The material below holds a span beginning at the line with "const diya = new THREE.Group();" and ending at the line with "bpy.context.view_layer.update()". Quote that span exactly, both ends included, and only that span.

........

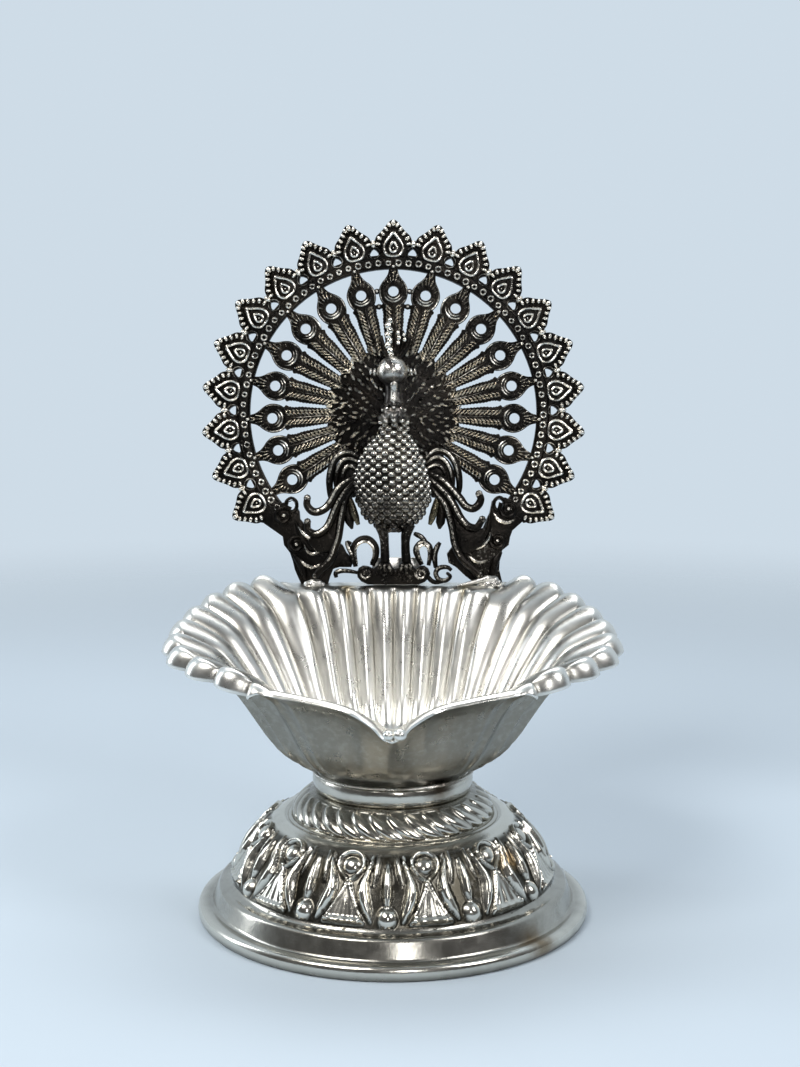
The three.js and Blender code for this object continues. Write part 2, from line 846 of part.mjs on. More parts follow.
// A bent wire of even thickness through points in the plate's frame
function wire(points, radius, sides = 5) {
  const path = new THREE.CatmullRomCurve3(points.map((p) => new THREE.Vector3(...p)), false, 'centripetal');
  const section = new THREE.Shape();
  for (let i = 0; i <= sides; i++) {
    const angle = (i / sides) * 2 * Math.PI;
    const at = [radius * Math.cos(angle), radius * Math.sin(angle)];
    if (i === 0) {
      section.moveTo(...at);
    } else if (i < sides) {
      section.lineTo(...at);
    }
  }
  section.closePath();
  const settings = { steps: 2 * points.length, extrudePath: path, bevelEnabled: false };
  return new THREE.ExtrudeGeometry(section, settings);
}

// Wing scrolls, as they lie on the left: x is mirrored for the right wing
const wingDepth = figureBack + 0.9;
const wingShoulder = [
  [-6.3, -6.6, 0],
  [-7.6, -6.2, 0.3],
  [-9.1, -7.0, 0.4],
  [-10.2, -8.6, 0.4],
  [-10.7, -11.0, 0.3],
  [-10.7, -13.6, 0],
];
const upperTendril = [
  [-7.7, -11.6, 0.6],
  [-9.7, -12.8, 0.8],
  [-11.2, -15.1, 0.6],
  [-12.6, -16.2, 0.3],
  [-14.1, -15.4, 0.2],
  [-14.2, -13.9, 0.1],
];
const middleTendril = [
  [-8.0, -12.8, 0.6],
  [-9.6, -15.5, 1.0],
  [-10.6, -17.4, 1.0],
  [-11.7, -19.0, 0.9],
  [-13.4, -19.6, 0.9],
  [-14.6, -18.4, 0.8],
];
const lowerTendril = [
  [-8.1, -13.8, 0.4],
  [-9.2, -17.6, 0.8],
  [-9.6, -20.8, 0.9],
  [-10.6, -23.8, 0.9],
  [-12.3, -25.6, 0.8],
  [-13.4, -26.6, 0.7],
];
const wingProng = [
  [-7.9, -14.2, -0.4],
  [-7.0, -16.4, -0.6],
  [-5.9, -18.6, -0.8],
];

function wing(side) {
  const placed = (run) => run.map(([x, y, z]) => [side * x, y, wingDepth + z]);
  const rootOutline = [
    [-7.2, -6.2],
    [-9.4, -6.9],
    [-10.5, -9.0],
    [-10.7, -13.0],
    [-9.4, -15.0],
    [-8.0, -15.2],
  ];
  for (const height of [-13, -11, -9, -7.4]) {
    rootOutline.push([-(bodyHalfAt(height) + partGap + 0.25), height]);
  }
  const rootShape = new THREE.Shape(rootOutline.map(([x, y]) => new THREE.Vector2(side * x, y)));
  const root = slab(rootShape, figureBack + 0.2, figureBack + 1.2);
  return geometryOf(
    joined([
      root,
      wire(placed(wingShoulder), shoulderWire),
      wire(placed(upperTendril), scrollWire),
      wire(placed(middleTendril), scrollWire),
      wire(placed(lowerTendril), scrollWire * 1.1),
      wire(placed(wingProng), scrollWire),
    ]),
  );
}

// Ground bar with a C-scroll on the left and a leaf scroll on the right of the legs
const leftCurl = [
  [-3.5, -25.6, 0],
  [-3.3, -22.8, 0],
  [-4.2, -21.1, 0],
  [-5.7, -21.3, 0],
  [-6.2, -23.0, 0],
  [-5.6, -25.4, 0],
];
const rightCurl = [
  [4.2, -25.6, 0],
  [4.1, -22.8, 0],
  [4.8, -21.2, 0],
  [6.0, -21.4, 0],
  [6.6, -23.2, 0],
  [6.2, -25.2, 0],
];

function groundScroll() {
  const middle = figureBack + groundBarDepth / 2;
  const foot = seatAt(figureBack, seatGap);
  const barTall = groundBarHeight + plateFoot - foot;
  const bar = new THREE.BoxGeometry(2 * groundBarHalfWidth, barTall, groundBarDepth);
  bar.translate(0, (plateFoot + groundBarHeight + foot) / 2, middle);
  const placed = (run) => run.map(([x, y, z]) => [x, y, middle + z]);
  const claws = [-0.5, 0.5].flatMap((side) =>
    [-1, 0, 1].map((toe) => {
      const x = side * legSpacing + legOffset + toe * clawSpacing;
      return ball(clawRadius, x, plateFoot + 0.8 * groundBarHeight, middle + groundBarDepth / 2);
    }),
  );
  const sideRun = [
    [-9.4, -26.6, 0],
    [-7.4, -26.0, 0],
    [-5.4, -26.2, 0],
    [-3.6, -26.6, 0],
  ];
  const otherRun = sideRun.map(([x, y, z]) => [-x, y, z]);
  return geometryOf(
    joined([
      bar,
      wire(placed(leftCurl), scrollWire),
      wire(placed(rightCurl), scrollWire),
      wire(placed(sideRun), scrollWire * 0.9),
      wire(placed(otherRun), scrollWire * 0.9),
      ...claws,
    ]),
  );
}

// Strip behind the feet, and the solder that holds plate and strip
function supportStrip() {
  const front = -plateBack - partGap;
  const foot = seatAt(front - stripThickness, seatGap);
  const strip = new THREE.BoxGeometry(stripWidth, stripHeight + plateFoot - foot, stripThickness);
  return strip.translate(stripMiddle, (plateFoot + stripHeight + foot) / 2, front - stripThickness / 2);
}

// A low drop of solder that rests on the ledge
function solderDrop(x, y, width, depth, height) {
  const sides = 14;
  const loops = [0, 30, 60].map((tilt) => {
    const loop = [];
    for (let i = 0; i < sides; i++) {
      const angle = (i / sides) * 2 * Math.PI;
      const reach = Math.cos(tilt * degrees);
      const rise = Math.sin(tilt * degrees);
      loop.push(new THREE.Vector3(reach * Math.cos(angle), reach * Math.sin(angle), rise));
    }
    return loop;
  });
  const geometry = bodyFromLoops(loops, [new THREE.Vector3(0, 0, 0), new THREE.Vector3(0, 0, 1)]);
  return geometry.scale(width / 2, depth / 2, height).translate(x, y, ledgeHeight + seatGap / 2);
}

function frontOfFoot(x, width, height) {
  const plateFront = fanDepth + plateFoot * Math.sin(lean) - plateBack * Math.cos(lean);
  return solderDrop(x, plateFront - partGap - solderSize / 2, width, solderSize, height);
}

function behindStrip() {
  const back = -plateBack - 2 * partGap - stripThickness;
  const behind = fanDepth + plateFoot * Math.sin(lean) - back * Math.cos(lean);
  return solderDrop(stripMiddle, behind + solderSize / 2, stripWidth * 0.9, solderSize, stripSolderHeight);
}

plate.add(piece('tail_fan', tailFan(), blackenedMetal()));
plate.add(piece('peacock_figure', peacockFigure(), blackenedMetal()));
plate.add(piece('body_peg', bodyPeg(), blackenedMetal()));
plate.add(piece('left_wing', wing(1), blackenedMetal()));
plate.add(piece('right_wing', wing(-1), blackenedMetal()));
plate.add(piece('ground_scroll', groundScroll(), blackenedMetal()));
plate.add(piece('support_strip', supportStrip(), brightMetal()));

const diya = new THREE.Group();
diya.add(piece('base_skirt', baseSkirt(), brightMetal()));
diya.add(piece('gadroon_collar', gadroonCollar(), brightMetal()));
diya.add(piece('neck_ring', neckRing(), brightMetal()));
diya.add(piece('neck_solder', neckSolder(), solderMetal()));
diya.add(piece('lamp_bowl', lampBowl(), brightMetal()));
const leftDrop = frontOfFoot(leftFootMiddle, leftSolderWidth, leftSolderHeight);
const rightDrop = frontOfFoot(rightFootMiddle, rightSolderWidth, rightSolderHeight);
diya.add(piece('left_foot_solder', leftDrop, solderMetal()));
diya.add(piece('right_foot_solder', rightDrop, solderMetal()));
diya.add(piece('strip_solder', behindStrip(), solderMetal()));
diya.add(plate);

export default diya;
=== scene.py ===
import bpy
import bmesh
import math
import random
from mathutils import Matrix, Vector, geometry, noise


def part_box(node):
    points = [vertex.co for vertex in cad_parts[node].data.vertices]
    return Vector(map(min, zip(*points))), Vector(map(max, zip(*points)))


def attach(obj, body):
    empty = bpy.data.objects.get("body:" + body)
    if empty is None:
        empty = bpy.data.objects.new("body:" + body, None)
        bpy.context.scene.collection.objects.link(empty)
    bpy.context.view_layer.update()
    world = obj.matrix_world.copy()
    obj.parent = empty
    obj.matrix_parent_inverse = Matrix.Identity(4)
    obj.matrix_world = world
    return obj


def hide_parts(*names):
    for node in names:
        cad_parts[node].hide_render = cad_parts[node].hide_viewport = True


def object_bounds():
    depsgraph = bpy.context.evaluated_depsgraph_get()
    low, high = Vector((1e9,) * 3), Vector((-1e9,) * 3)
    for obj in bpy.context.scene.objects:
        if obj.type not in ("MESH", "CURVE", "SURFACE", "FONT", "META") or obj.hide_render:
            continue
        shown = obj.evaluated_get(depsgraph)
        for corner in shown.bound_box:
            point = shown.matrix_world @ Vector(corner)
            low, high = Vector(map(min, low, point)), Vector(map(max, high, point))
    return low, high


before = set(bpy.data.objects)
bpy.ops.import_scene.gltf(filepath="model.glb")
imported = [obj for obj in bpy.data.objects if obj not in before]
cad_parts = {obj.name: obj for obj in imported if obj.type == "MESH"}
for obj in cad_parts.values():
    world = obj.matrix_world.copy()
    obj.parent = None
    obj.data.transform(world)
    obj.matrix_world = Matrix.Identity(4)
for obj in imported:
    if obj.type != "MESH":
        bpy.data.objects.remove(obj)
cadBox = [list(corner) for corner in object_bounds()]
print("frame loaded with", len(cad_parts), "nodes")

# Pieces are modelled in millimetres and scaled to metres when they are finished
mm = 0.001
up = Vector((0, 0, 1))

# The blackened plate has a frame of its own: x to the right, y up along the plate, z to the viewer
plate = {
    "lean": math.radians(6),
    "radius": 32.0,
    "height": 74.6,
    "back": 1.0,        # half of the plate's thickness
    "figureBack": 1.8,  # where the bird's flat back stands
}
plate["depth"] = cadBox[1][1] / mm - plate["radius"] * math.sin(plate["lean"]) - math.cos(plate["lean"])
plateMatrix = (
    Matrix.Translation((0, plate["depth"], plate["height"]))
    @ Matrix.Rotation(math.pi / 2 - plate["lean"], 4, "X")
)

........

RIGHT ANSWER:
const diya = new THREE.Group();
diya.add(piece('base_skirt', baseSkirt(), brightMetal()));
diya.add(piece('gadroon_collar', gadroonCollar(), brightMetal()));
diya.add(piece('neck_ring', neckRing(), brightMetal()));
diya.add(piece('neck_solder', neckSolder(), solderMetal()));
diya.add(piece('lamp_bowl', lampBowl(), brightMetal()));
const leftDrop = frontOfFoot(leftFootMiddle, leftSolderWidth, leftSolderHeight);
const rightDrop = frontOfFoot(rightFootMiddle, rightSolderWidth, rightSolderHeight);
diya.add(piece('left_foot_solder', leftDrop, solderMetal()));
diya.add(piece('right_foot_solder', rightDrop, solderMetal()));
diya.add(piece('strip_solder', behindStrip(), solderMetal()));
diya.add(plate);

export default diya;
=== scene.py ===
import bpy
import bmesh
import math
import random
from mathutils import Matrix, Vector, geometry, noise


def part_box(node):
    points = [vertex.co for vertex in cad_parts[node].data.vertices]
    return Vector(map(min, zip(*points))), Vector(map(max, zip(*points)))


def attach(obj, body):
    empty = bpy.data.objects.get("body:" + body)
    if empty is None:
        empty = bpy.data.objects.new("body:" + body, None)
        bpy.context.scene.collection.objects.link(empty)
    bpy.context.view_layer.update()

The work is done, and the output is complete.